Surprising Truths About GPU Memory for Large Models: How Much Do You Really Need?
Learn how to accurately estimate GPU memory for training large models like Llama-6B, including memory changes with fp32, fp16, and int8 precision.
This article explains how to estimate the required GPU memory based on model parameters, settings, and batch size.
Suppose you want to fully train a llama-6B model. How much GPU memory do you need?
We'll also explore how memory requirements change under fp32, fp16, and int8 modes.
Memory Composition for Large Models
GPU memory for large models consists of three parts: the model itself, the CUDA kernel, and batch size.
The Model Itself
The model's memory needs can be divided into three areas: model parameters, gradients, and optimizer parameters.
Model Parameters
Memory required = number of parameters * memory per parameter.

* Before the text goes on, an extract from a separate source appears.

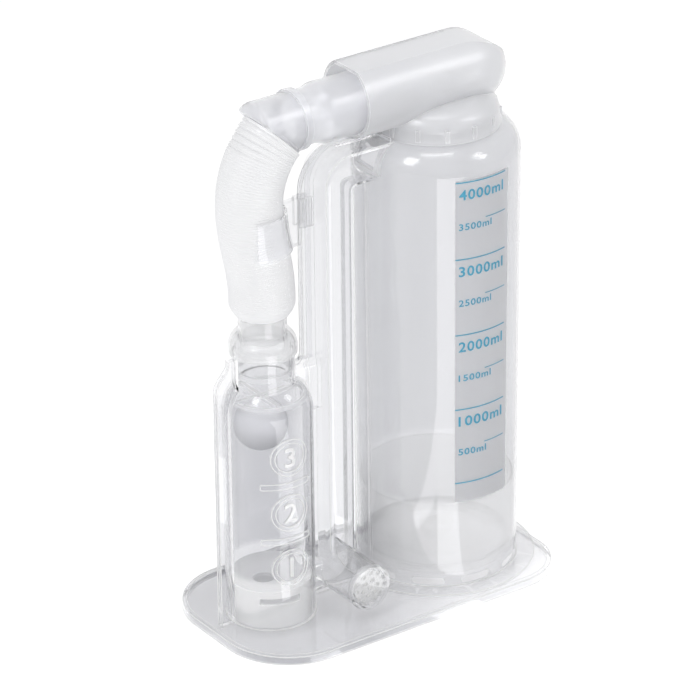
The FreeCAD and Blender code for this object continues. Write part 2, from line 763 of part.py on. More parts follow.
def hose_clip():
    """Clip: a sprung ring that follows the hose, on an arm that grips the duct's edge."""
    wire = hose_route()[0]
    inner = hose_r + fit
    hose_room = swept(wire, inner)
    band = sector(clip_hose_x, inner / 2, 2 * inner, clip_z, clip_z + clip_h, -clip_open, clip_open)
    ring = swept(wire, inner + clip_wall).common(band)
    arm_start = clip_hose_x + inner - clip_wall
    jaw_start = flange_x - fit - clip_wall
    arm = Part.makeBox(flange_x - fit - arm_start, 2 * clip_foot_t, clip_h + clip_drop,
                       V(arm_start, -clip_foot_t, clip_z - clip_drop))
    jaw_half = web_t / 2 + fit / 2 + clip_foot_t
    jaw_low = clip_z + clip_drop
    jaw_h = clip_h - clip_drop
    jaw = Part.makeBox(flange_x + clip_grip - jaw_start, 2 * jaw_half, jaw_h, V(jaw_start, -jaw_half, jaw_low))
    mouth = Part.makeBox(2 * clip_grip, web_t + fit, 2 * clip_h,
                         V(flange_x - fit, -(web_t + fit) / 2, clip_z - clip_h / 2))
    teeth = []
    for i in range(tooth_count):
        teeth.append(Part.makeCylinder(tooth_r, jaw_h, V(flange_x + tooth_r * (1 + 2 * i), -jaw_half, jaw_low)))
    return fused([ring, arm, jaw] + teeth).cut([mouth, hose_room])


def main():
    """Build every piece and write one file each."""
    os.makedirs("parts", exist_ok=True)
    whole = body()
    pieces = {
        "front_shell": half(whole, -1),
        "back_shell": half(whole, 1),
        "volume_cylinder": volume_cylinder(),
        "volume_scale": volume_scale(),
        "cylinder_lid": cylinder_lid(),
        "port_seal": port_seal(),
        "piston": piston(),
        "piston_rest": piston_rest(),
        "flow_ball": flow_ball(),
        "ball_seat": ball_seat(),
        "ball_stop": ball_stop(),
        "inlet_grille": inlet_grille(),
        "inlet_filter": inlet_filter(),
        "hose_connector": hose_connector(),
        "connector_seal": connector_seal(),
        "hose": hose(),
        "hose_elbow": hose_elbow(),
        "elbow_collar": elbow_collar(),
        "mouthpiece": mouthpiece(),
        "mouthpiece_holder": mouthpiece_holder(),
        "hose_clip": hose_clip(),
    }
    for name, shape in pieces.items():
        solids = shape.Solids
        assert solids and shape.isValid(), name
        if len(solids) == 1:
            shape = solids[0]
        shape.exportStep("parts/" + name + ".step")
        box = shape.BoundBox
        print(name, len(solids), "solid", round(shape.Volume / 1000, 2), "cm3",
              "x", round(box.XMin, 1), round(box.XMax, 1), "y", round(box.YMin, 1), round(box.YMax, 1),
              "z", round(box.ZMin, 1), round(box.ZMax, 1))


main()
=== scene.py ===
# %% [markdown]
# # Dressing a breathing trainer for its portrait
#
# The object is a volume trainer for breathing exercises: a clear moulded foot and air duct, a small chamber
# with a ball, a tall milky cylinder with a piston, and a white pleated hose that ends in a mouthpiece.
# Its solids come ready from CAD. This script gives each of them a finish, adds the pieces that CAD leaves
# plain, such as the pleats of the hose and the print of the scale, and sets up floor, lamps and camera.

import math

import bmesh
import bpy
import numpy as np
from mathutils import Matrix, Vector


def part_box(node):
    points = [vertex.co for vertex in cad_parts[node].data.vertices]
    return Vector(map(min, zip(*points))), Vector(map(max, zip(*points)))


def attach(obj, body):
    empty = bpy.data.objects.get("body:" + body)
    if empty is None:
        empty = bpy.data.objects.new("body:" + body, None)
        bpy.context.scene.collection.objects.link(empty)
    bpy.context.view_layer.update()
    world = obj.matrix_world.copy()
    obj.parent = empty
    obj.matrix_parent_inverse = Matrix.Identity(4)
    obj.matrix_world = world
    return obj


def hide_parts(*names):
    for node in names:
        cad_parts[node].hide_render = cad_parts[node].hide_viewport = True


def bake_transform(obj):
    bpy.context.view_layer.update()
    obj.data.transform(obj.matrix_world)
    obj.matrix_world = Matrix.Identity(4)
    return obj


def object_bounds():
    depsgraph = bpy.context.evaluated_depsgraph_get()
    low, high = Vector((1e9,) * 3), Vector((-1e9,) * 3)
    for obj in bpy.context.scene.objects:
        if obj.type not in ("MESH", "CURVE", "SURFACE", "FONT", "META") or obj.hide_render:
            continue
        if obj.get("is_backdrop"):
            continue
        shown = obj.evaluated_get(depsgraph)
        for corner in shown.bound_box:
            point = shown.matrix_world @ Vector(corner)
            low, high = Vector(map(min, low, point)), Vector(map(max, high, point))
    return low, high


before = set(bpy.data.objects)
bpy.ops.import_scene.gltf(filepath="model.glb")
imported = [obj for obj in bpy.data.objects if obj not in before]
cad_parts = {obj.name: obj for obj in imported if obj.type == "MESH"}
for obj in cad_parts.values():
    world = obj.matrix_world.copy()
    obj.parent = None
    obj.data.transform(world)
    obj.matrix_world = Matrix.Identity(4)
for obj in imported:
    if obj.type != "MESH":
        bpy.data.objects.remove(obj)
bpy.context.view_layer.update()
scene = bpy.context.scene
scene.view_settings.view_transform = "Standard"
MM = 0.001
plate_top = 0.0045      # upper face of the foot plate
cylinder_x = 0.0412     # the volume cylinder's upright axis

# %% [markdown]
# ## Shader sums in plain Python
#
# A finish is a small network of nodes. Written link by link, even a simple sum takes many lines. Two small
# classes help: `Signal` stands for the output of a node, and Python's own operators on it add Math nodes;
# `Finish` holds one material and adds any other node in one call.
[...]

Consider the impact of precision on memory:
fp32 precision: 32 bits per parameter, 4 bytes.
fp16 precision: 16 bits per parameter, 2 bytes.
int8 precision: 8 bits per parameter, 1 byte.
Gradients
Memory required = number of parameters * memory per gradient.
Optimizer Parameters
The amount of memory depends on the optimizer. For AdamW, it requires twice the model parameters (to store the first and second moments).
CUDA Kernel
CUDA kernel uses around 1.3GB of RAM, as shown below:
torch.ones((1, 1)).to("cuda")
print_gpu_utilization()
>>> GPU memory occupied: 1343 MB
Batch
First, calculate the memory for intermediate variables for each instance in the batch:
Memory = intermediate parameter count * memory per parameter * batch size.
GPU Memory Calculation Example
Let's calculate the memory needed for a Llama-6B model with a batch size of 50 and int8 precision.
The Model Itself
Model parameters: LLaMA-6B with int8 requires 6B * 1 byte = 6GB.
Gradients: Also 6GB.
Optimizer parameters: AdamW for int8 LLaMA-6B requires 6B * 1 byte * 2 = 12GB.
CUDA kernel: 1.3GB.
Total for the model: 6GB + 6GB + 12GB + 1.3GB = 25.3GB.
Batch
LLaMA architecture:
hidden_size = 4096
intermediate_size = 11008
num_hidden_layers = 32
context_length = 2048
For each instance:
Memory = (4096 + 11008) * 2048 * 32 * 1 byte = 990MB.
For a batch size of 50:
Memory = 990MB * 50 = 48.3GB.
Total memory required for Llama-6B with int8 precision and a batch size of 50:
25.3GB + 48.3GB = 73.6GB.
This just fits within an A100 GPU with 80GB RAM, allowing full-parameter fine-tuning of Llama-6B with a batch size of 50 and int8 precision.
You can apply similar calculations for other scenarios based on precision, model size, intermediate variables, and batch size.